** start **
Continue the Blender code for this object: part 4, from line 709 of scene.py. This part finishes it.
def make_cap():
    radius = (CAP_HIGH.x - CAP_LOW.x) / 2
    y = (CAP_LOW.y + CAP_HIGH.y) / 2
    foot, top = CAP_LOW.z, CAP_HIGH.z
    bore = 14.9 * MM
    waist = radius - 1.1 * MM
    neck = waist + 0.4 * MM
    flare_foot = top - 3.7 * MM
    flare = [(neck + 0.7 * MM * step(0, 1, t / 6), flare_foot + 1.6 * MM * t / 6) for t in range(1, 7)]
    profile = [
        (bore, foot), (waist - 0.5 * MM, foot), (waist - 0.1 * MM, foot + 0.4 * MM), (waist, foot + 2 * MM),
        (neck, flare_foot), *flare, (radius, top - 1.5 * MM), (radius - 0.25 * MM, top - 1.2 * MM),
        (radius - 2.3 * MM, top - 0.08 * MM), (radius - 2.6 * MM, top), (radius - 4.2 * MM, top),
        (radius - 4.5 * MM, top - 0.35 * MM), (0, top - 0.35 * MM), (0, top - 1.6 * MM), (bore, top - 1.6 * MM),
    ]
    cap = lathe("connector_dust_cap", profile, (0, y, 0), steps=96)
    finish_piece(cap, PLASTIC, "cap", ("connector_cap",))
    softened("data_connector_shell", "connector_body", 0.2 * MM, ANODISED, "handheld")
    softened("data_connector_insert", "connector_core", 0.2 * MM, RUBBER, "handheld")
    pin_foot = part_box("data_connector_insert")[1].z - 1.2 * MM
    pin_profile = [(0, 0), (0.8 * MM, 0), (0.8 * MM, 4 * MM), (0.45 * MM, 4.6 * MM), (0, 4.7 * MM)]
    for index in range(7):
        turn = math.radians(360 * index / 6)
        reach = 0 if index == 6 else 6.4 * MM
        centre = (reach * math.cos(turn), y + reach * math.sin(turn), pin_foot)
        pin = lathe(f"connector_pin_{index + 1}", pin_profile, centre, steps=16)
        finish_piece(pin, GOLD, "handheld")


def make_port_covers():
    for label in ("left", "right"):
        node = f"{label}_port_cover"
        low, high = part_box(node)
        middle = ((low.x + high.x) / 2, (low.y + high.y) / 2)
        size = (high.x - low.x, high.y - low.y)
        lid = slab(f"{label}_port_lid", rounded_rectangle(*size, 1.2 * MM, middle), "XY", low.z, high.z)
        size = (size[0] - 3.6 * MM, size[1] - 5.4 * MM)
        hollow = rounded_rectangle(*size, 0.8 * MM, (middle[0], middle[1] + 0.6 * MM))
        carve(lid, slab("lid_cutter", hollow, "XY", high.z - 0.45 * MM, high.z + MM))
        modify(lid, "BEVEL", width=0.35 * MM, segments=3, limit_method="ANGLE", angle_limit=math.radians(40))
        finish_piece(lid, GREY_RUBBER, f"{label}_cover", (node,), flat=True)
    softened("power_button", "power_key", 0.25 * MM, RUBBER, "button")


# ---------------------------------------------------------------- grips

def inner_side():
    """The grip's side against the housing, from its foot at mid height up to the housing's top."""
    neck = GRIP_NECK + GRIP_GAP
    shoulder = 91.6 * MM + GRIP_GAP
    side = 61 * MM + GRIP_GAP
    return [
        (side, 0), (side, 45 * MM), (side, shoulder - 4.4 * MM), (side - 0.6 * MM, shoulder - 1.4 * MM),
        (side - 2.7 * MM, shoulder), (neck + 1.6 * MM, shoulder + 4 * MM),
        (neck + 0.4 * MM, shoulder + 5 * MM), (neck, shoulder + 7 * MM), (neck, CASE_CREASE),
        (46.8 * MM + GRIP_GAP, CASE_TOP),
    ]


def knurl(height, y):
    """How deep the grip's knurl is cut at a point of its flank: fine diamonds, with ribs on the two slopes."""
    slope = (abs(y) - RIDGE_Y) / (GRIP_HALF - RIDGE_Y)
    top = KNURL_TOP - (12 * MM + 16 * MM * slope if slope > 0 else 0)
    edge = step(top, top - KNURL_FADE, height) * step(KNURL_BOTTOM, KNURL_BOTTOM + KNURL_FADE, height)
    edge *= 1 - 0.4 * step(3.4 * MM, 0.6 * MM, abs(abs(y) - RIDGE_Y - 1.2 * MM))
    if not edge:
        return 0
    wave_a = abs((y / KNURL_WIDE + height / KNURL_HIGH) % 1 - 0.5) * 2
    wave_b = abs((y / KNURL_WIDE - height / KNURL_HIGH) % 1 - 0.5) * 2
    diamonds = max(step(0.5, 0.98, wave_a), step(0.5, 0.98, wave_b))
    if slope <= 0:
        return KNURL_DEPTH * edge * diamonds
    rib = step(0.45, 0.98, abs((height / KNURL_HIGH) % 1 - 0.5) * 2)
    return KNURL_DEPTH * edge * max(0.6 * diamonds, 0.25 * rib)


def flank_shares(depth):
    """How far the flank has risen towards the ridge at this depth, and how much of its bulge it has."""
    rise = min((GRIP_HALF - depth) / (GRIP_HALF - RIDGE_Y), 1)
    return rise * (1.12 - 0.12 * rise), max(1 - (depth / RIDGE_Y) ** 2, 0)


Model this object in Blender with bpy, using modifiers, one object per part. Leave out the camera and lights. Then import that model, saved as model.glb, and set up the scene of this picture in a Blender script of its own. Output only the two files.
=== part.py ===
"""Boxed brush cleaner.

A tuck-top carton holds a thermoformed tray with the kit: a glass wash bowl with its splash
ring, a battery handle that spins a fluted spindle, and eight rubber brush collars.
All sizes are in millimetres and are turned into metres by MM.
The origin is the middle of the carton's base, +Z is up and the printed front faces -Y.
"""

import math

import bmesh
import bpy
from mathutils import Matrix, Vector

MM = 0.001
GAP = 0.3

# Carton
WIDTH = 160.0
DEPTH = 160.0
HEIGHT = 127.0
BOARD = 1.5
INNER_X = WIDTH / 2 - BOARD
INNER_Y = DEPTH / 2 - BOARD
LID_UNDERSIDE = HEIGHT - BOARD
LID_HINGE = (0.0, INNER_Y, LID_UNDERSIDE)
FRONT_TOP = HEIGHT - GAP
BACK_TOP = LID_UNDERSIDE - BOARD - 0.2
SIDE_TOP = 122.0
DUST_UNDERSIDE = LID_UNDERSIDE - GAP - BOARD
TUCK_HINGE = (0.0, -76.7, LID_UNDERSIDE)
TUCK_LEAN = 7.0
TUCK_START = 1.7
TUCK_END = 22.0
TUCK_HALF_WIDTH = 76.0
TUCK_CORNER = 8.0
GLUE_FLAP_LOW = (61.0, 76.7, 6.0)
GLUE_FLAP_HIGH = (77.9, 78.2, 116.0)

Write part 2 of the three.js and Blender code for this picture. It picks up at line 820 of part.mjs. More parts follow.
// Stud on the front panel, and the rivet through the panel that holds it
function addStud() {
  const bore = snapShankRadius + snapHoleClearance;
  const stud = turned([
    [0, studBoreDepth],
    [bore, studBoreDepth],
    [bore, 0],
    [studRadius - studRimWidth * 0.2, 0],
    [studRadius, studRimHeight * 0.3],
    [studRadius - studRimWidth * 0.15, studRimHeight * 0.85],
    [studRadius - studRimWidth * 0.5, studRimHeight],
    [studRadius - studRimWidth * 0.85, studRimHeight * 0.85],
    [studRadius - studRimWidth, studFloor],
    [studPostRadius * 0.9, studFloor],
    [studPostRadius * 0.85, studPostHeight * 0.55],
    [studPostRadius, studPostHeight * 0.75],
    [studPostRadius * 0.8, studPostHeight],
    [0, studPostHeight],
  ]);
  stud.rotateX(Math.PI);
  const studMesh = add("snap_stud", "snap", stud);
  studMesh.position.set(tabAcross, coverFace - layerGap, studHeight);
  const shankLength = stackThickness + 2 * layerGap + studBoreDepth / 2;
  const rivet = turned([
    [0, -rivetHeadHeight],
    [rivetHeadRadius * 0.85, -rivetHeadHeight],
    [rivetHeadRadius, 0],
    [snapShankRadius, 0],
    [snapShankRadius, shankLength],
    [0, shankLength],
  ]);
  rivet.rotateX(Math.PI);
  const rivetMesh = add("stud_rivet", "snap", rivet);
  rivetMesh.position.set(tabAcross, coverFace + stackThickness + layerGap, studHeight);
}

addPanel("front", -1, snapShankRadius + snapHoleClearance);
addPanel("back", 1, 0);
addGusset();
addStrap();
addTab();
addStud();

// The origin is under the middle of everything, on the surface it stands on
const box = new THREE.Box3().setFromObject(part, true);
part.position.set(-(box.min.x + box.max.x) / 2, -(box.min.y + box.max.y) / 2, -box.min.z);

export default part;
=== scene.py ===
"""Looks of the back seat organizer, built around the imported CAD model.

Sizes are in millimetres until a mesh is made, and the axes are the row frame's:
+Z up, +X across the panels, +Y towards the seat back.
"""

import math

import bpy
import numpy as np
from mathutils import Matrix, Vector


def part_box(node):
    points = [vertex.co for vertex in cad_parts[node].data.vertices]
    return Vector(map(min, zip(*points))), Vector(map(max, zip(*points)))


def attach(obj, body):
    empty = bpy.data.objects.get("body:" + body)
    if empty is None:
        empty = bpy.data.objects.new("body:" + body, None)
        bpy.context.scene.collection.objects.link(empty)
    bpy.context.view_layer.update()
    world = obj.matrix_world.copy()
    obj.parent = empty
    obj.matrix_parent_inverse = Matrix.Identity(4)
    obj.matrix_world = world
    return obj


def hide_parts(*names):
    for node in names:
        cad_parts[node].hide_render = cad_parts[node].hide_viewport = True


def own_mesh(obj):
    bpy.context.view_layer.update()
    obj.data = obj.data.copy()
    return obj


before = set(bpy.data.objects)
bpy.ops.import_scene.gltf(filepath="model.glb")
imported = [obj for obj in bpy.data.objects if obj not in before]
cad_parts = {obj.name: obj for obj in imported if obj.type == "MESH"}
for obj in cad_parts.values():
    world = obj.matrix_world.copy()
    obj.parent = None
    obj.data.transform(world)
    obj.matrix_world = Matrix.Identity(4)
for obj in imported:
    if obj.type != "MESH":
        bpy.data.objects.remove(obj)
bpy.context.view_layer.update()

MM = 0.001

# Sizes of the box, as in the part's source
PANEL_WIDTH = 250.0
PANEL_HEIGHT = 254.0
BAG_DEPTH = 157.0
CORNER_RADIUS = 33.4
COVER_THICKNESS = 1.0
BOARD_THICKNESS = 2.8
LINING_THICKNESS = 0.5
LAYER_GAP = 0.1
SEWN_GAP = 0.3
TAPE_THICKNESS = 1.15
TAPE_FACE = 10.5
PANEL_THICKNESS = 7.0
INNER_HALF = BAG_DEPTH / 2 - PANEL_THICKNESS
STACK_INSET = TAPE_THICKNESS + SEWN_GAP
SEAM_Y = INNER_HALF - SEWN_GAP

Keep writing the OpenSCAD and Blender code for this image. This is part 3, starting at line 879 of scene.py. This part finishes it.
** end **
_WORK TO DO_
Will you return exactly the lines above from the one with "before = set(bpy.data.objects)" down to the one with "obj.parent = None", counting both as part of the range?

_COMPLETED TASK_
before = set(bpy.data.objects)
bpy.ops.import_scene.gltf(filepath="model.glb")
imported = [obj for obj in bpy.data.objects if obj not in before]
cad_parts = {obj.name: obj for obj in imported if obj.type == "MESH"}
for obj in cad_parts.values():
    world = obj.matrix_world.copy()
    obj.parent = None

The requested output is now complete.